*PROBLEM*. In the data that follows, count the lines in which the word "part" occurs, and report that figure alone.

━━━━━ RECORDED INFORMATION

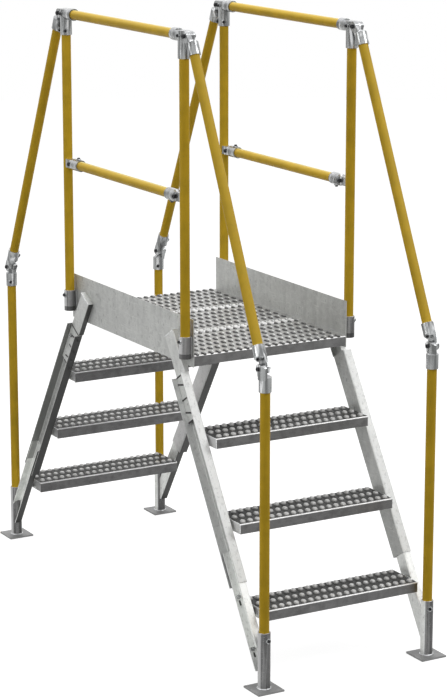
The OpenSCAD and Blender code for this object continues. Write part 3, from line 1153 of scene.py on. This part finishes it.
class PlatformWelds(bpy.types.Operator):
    """Run weld beads round the sleeves, down the sockets and along the steps and hangers"""

    bl_idname = "platform.welds"
    bl_label = "Welds"

    def execute(self, context):
        size = sizes()
        thick, thin = [], []
        toe_y = deck_edge() + TOE_BEAD_OUT
        toe_z = deck_height() - size.socket_drop
        for end, side in QUARTERS:
            _, across = ways(end, side)
            foot, post = foot_axis(end, side), post_axis(end, side)
            base = foot + risen(size.plate_thickness + BASE_BEAD_RISE)
            thick.append(ring_line(base, size.sleeve_radius + BASE_BEAD_OUT))
            for mouth in (foot + risen(size.foot_sleeve), post + risen(size.socket_top)):
                thin.append(ring_line(mouth, size.sleeve_radius - MOUTH_BEAD_IN))
            thin.append((hanger_end(end, side), False))
            for way in (1, -1):
                toe = Vector((post.x + way * size.socket_toe, across * toe_y, toe_z))
                thick.append(([toe, toe + risen(size.socket_height - TOE_BEAD_SHORT)], False))
            thin += [step_weld(end, side, name) for name in STEP_NAMES]
        beads("welds", size.weld_radius, thick)
        beads("end_welds", size.end_weld, thin)
        return {"FINISHED"}


class PlatformStage(bpy.types.Operator):
    """Lay the floor, light the studio and set the camera"""

    bl_idname = "platform.stage"
    bl_label = "Studio"

    def execute(self, context):
        floor_plate()
        studio_world()
        studio_lights()
        studio_camera()
        context.scene.view_settings.view_transform = "Standard"
        return {"FINISHED"}


# --- Studio -----------------------------------------------------------------------------------


def seen_directly(sheet):
    """1 for rays from the camera and for reflections and refractions, 0 for soft light."""
    path = sheet.add("ShaderNodeLightPath")
    labels = ("Is Camera Ray", "Is Glossy Ray", "Is Transmission Ray")
    camera, glossy, clear = [Value(sheet, path.outputs[label]) for label in labels]
    return sheet.maths("MINIMUM", camera + glossy + clear, 1.0)


def floor_plate():
    """Round floor, pale to the eye, whose bounce light is kept low."""
    mesh = bpy.data.meshes.new("studio_floor")
    shape = bmesh.new()
    bmesh.ops.create_circle(shape, cap_ends=True, segments=64, radius=14)
    shape.to_mesh(mesh)
    shape.free()
    floor = bpy.data.objects.new("studio_floor", mesh)
    floor.location.z = -0.0005
    bpy.context.scene.collection.objects.link(floor)
    material = bpy.data.materials.new("studio_floor")
    material.use_nodes = True
    sheet = Sheet(material.node_tree)
    seen = seen_directly(sheet)
    tone = sheet.mix(seen, (0.12, 0.12, 0.12), (0.5, 0.5, 0.5))
    matt = sheet.node("ShaderNodeBsdfDiffuse", None, {"Color": tone})
    glow = sheet.node("ShaderNodeEmission", None, {"Color": (1, 1, 1, 1), "Strength": seen * 0.84})
    both = sheet.node("ShaderNodeAddShader", None, {0: matt, 1: glow})
    sheet.add("ShaderNodeOutputMaterial", None, {"Surface": both})
    mesh.materials.append(material)


def studio_world():
    """White to the eye, with softer light that falls off towards the floor."""
    world = bpy.data.worlds.new("studio")
    bpy.context.scene.world = world
    world.use_nodes = True
    sheet = Sheet(world.node_tree)
    height = sheet.part(sheet.node("ShaderNodeTexCoord", output="Generated"), 2)
    soft = height.clamped(-0.1, 1.0) * 0.28 + 0.20
    strength = soft + seen_directly(sheet) * (1.0 - soft)
    glow = sheet.node("ShaderNodeBackground", None, {"Color": (1, 1, 1, 1), "Strength": strength})
    sheet.add("ShaderNodeOutputWorld", None, {"Surface": glow})


def studio_lights():
    """Soft round lamps that face the middle of the platform."""
    for name, place, power in (
        ("front_lamp", (3.2, 2.65, 4.6), 58),
        ("left_lamp", (0.2, -5.2, 2.6), 42),
        ("fill_lamp", (4.0, -2.75, 3.6), 10),
        ("top_lamp", (-1.6, 0.5, 6.2), 95),
    ):
        lamp = bpy.data.lights.new(name, "AREA")
        lamp.shape = "DISK"
        lamp.size = 2.4
        lamp.energy = power
        holder = bpy.data.objects.new(name, lamp)
        aim = (risen(1) - Vector(place)).to_track_quat("-Z", "Y").to_matrix().to_4x4()
        holder.matrix_world = Matrix.Translation(place) @ aim
        holder.visible_camera = False
        bpy.context.scene.collection.objects.link(holder)


def studio_camera():
    """Camera above head height, to the front left of the near flight."""
    camera = bpy.data.cameras.new("camera")
    camera.sensor_fit = "VERTICAL"
    camera.sensor_height = 36
    camera.lens = 123.40
    holder = bpy.data.objects.new("camera", camera)
    away = Vector((-0.84524, 0.48212, -0.23049)).normalized()
    right = Vector((0.49546, 0.86863, 0)).normalized()
    up = right.cross(away)
    turn = Matrix((right, up, -away)).transposed().to_4x4()
    holder.matrix_world = Matrix.Translation((7.3005, -4.0914, 2.8887)) @ turn
    bpy.context.scene.collection.objects.link(holder)
    bpy.context.scene.camera = holder


# --- Properties, panel and registration -------------------------------------------------------


def length(label, about, default):
    return FloatProperty(name=label, description=about, default=default, min=0.0, unit="LENGTH")


def count(label, about, default):
    return IntProperty(name=label, description=about, default=default, min=2)


def block(label, about, default):
    """A size along the walk, across it and up."""
    return FloatVectorProperty(
        name=label, description=about, default=default, size=3, min=0.0, unit="LENGTH"
    )


def tint(label, about, default):
    return FloatVectorProperty(
        name=label, description=about, default=default, size=3, subtype="COLOR", min=0.0, max=1.0
    )


class PlatformSizes(bpy.types.PropertyGroup):
    sleeve_radius: length("Sleeve radius", "Outside of the sleeves that hold the pipes", 0.0211)
    pivot_ahead: length("Pivot ahead", "Corner fitting's pin ahead of its post", 0.030)
    rail_offset: length("Rail offset", "Sloped rail's axis beside the corner fitting's pin", 0.012)
    elbow_back: length("Elbow back", "Elbow's pin behind the foot post's axis", 0.007)
    elbow_height: length("Elbow height", "Elbow's pin above the floor", 1.079)
    eye_back: length("Eye back", "Mid-rail fitting's pin behind the rail post's axis", 0.0417)
    lug_reach: length("Lug reach", "Outer face of a swivel's lug from the pin's middle", 0.017)
    cheek_reach: length("Cheek reach", "Elbow pin's heads from the pin's middle", 0.0168)
    knuckle_reach: length("Knuckle reach", "Side of a mid-rail knuckle from the rail's axis", 0.0155)
    cheek_drop: length("Cheek drop", "Elbow's lower cheek down into its sleeve", 0.034)
    cheek_rise: length("Cheek rise", "Elbow's upper cheek up into its sleeve", 0.040)
    pin_head_radius: length("Pin head radius", "Head on a swivel's pin", 0.0072)
    pin_head_height: length("Pin head height", "Height of the head on a swivel's pin", 0.0062)
    screw_radius: length("Screw radius", "Set screw's radius", 0.0054)
    screw_proud: length("Screw proud", "Set screw's face above its sleeve", 0.0058)
    screw_boss_height: length("Boss height", "Raised seat round a set screw", 0.0018)
    post_screw_drop: length("Post screw drop", "Corner's post screw below the rail's axis", 0.060)
    swivel_screw_reach: length("Swivel screw reach", "Corner's swivel screw down the rail", 0.052)
    near_screw_rise: length("Near screw rise", "Near elbow's upper screw up the rail from the pin", 0.036)
    far_screw_rise: length("Far screw rise", "Far elbow's upper screw up the rail from the pin", 0.050)
    elbow_screw_drop: length("Elbow screw drop", "Elbow's lower screw below the pin", 0.059)
    socket_screw_rise: length("Socket screw rise", "Deck socket's screw above the deck", 0.048)
    foot_screw_height: length("Foot screw height", "Foot sleeve's screw above the floor", 0.172)
    mid_screw_reach: length("Mid screw reach", "Mid-rail sleeve's screw from the middle", 0.350)
    step_button: block("Step button", "Button of a step", (0.0225, 0.0178, 0.0078))
    deck_button: block("Deck button", "Button of the deck", (0.031, 0.0158, 0.0050))
    dot: block("Dot", "Bright dot between the deck's buttons", (0.013, 0.008, 0.0035))
    dimple: block("Dimple", "Bright dimple beside a plank's seam", (0.015, 0.019, 0.0065))
    hole: block("Hole", "Punched hole between a step's buttons", (0.011, 0.011, 0.0003))
    sheet_root: length("Button root", "Button's foot below the sheet's face", 0.001)
    button_columns: count("Columns", "Buttons across a step or plank", 21)
    button_pitch: length("Column pitch", "Button to button across the walk", 0.028)
    step_rows: count("Rows on a step", "Rows of buttons on a step", 3)
    step_row_pitch: length("Step row pitch", "Row to row on a step", 0.0555)
    step_first_row: length("First row", "First row of a step behind its nosing", 0.0190)
    deck_rows: count("Rows on a plank", "Rows of buttons on a plank", 6)
    deck_row_pitch: length("Plank row pitch", "Row to row on a plank", 0.056)
    deck_shift: length("Deck shift", "Deck's columns of buttons towards the left", 0.0065)
    dot_back: length("Dot back", "Bright dots behind their row of buttons", 0.012)
    dimple_pitch: length("Dimple pitch", "One side of a plank's seam to the other", 0.019)
    plate_thickness: length("Plate thickness", "Base plate's thickness", 0.006)
    foot_sleeve: length("Foot sleeve", "Mouth of a foot sleeve above the floor", 0.1975)
    foot_clear: length("Foot clear", "Height up to which a foot's channel lies open", 0.350)
    foot_flange: length("Foot flange", "Middle of a foot channel's flanges from the middle", 0.3255)
    channel_middle: length(
        "Channel middle", "Middle line of a flight's channels, square to the slope", 0.84
    )
    step_run: length("Run", "Level distance from one step to the next", 0.1595)
    step_rise: length("Rise", "Height from one step to the next", 0.2535)
    lip_depth: length("Lip depth", "Turned-down edge of a step", 0.034)
    panel_clear: length("Panel clearance", "Sleeves beyond the ends of the planks", 0.0032)
    socket_drop: length("Socket drop", "Deck socket's foot below the deck", 0.010)
    socket_height: length("Socket height", "Deck socket's height", 0.075)
    socket_top: length("Socket top", "Mouth of a deck socket above the floor", 1.0805)
    socket_shade: length("Socket shade", "Shaded foot of a deck socket", 0.017)
    socket_toe: length("Socket toe", "Socket's weld from the post's axis, along the walk", 0.0075)
    bolt_radius: length("Bolt radius", "Hexagonal head's radius over its corners", 0.0075)
    bolt_height: length("Bolt height", "Hexagonal head's height", 0.0060)
    hanger_slot: length("Hanger slot", "Slot across a hanger", 0.060)
    foot_slot: length("Foot slot", "Slot along a foot channel", 0.018)
    slot_width: length("Slot width", "Width of the slots", 0.006)
    slot_shade: length("Slot shade", "Shaded slot above its sheet's face", 0.0008)
    cap_thickness: length("Cap thickness", "Plate on a hanger's upper end", 0.0022)
    cap_width: length("Cap width", "Plate on a hanger's upper end, across the walk", 0.0195)
    weld_radius: length("Weld radius", "Bead round the foot sleeves and sockets", 0.0026)
    end_weld: length("End weld radius", "Bead along the ends of the steps and hangers", 0.0013)


class PlatformColours(bpy.types.PropertyGroup):
    galvanised: tint("Galvanised", "Side panels, stringers, hangers and feet", (0.66, 0.67, 0.65))
    tube: tint("Tube steel", "Sleeves welded to the panels and base plates", (0.20, 0.20, 0.20))
    tread: tint("Tread steel", "Upright faces of deck planks and steps", (0.17, 0.17, 0.17))
    rubbed: tint("Rubbed steel", "Level faces of deck planks and steps", (0.36, 0.36, 0.355))
    bend: tint("Rubbed bends", "Bends along the nosings and planks", (0.85, 0.85, 0.85))
    yellow: tint("Yellow paint", "Handrail pipes", (0.77, 0.495, 0.034))
    sunlit: tint("Fresh paint", "Sides of the handrail pipes that look upwards", (0.98, 0.68, 0.12))
    dusty: tint("Dusty paint", "Upper side of the handrail pipes", (1.0, 0.92, 0.42))
    fitting: tint("Fittings", "Cast fittings on the handrails", (0.33, 0.34, 0.34))
    screw: tint("Screws", "Black set screws and pin heads", (0.012, 0.012, 0.014))
    weld: tint("Welds", "Weld beads", (0.80, 0.81, 0.82))


MAKERS = (
    PlatformFinishes,
    PlatformStepButtons,
    PlatformDeckButtons,
    PlatformSetScrews,
    PlatformPinBolts,
    PlatformSwivelCheeks,
    PlatformBolts,
    PlatformSlots,
    PlatformHangerCaps,
    PlatformWelds,
    PlatformStage,
)


class PlatformPanel(bpy.types.Panel):
    bl_idname = "VIEW3D_PT_platform"
    bl_label = "Crossover platform"
    bl_space_type = "VIEW_3D"
    bl_region_type = "UI"
    bl_category = "Platform"

    def draw(self, context):
        for maker in MAKERS:
            self.layout.operator(maker.bl_idname)


CLASSES = (PlatformSizes, PlatformColours, *MAKERS, PlatformPanel)


def register():
    for kind in CLASSES:
        bpy.utils.register_class(kind)
    bpy.types.Scene.platform_sizes = PointerProperty(type=PlatformSizes)
    bpy.types.Scene.platform_colours = PointerProperty(type=PlatformColours)


def unregister():
    del bpy.types.Scene.platform_colours
    del bpy.types.Scene.platform_sizes
    for kind in reversed(CLASSES):
        bpy.utils.unregister_class(kind)


def main():
    register()
    for maker in MAKERS:
        family, name = maker.bl_idname.split(".")
        getattr(getattr(bpy.ops, family), name)()


if __name__ == "__main__":
    main()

━━━━━━━━━━

*COMPLETED EXERCISE*. 2